Making mistakes is a huge part of it, allowing mistakes to happen. People don't want to make mistakes, but it's all about making mistakes and then going “That's beautiful, I get all that.” When everybody's doing that, and they're all transcendent, and connected, and aware of like, “when this person ebbs I flow with him” and this and that, it felt like the whole group became one modular, gelatinous, mind. It works. It just felt like that's it. That's freaky and powerful, to see a mob of that coming at you.

So I pitched that to the guys, and they really liked that idea, so we ran with it. I showed them [my daughter] Skye's video that we did that shows the sort of moments that could happen and the subtleties: how you rise up to stand, and how you run, walk cycles, how the head would lead and then the body would follow. All these little nuances became the foundational work for the technique that I was going to teach to everybody.

Nine-year-old contortionist Skye Belle Cowton brought the child Clicker who attacked Ellie to life.

HBO

Did you work with Keivon Woodard for Sam’s tragic turn at the end of Episode 5?

I didn’t, but I did work with Skye Belle [Cowton,] who played the child Clicker. She was really cute. She's a little contortionist and a gymnast. We worked for about a week on it. She did great. When she just let go and stop worrying about doing it right, then it just became great.

Of all the characters whose movements you’ve choreographed, which has proven the most difficult?

I just finished a [movie] with the Russo brothers called The Electric State. I played about seven characters in that and a few of those were very, very difficult. They're robots, but they're robots with consciousness. So you have to speak as this flowing, calm, connected person, but move as a robot at the same time. It was like tapping your head and rubbing your belly but it was good once it once I found it. It was really good.

But [Planet of the] Apes is always a good one to go back to because it's just about dropping everything away, dropping all the pretense and the superfluous stuff that doesn't matter. Then you just become the purest form of yourself, and that's a really challenging yet rewarding character.

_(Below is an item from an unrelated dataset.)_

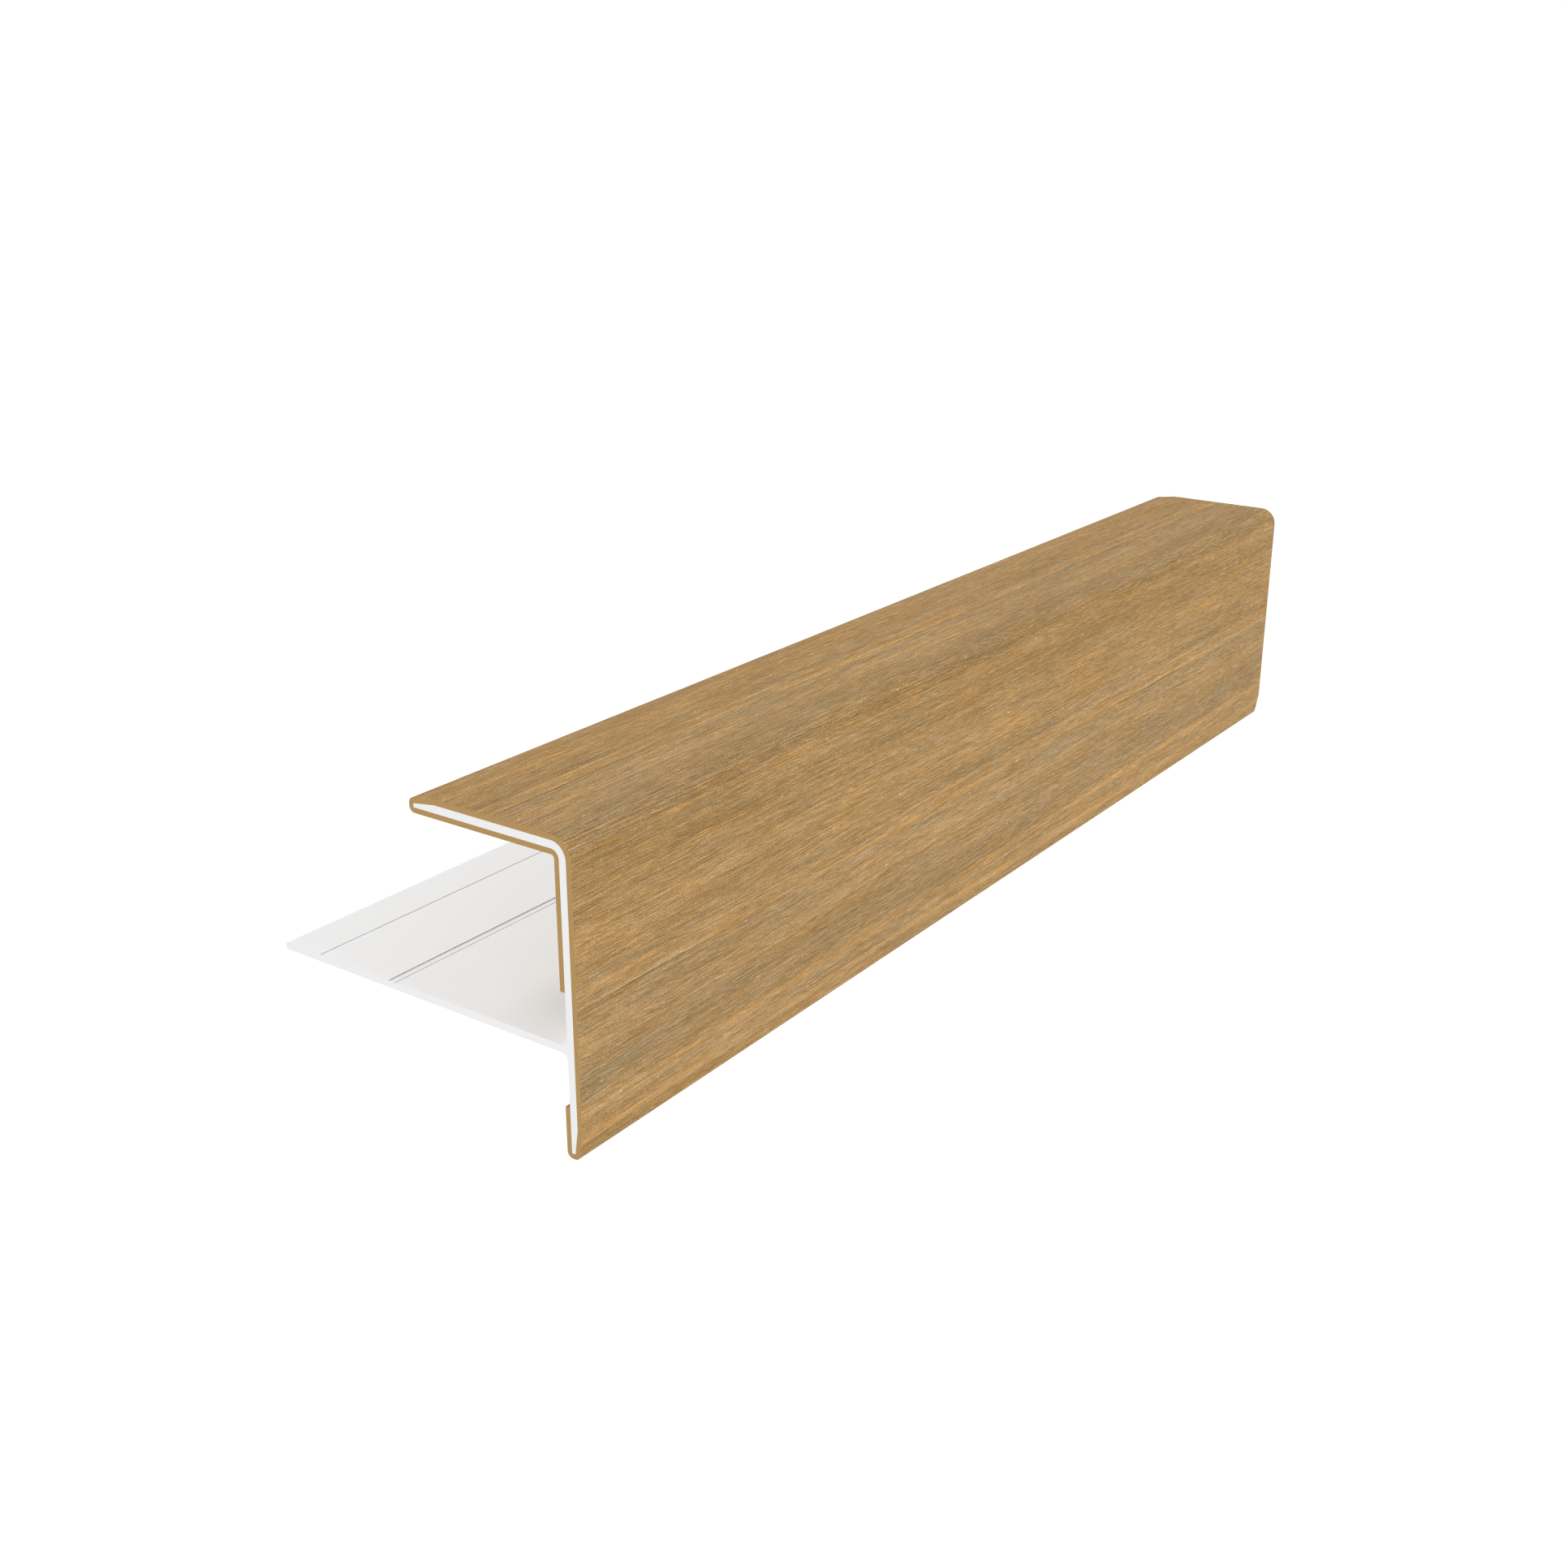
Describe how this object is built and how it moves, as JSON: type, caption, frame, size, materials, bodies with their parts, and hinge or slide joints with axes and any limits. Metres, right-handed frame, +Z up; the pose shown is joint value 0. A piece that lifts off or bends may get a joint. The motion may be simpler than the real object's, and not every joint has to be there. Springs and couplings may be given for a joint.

Season Two of The Last of Us is happening, and there are two more stages of Infected that we haven't seen yet. Would you return to the show?

Yeah, I definitely would. If I was available, and they wanted me back, then it would be yes, definitely. It was such a fun experience working with that whole team. They were an amazing group. We all became one unit. That's for sure. You know, 50 guys, all individuals coming in and going, “What are we gonna do? What are we gonna do” and then suddenly we all become one person.

The Last of Us is now streaming on HBO and HBO Max.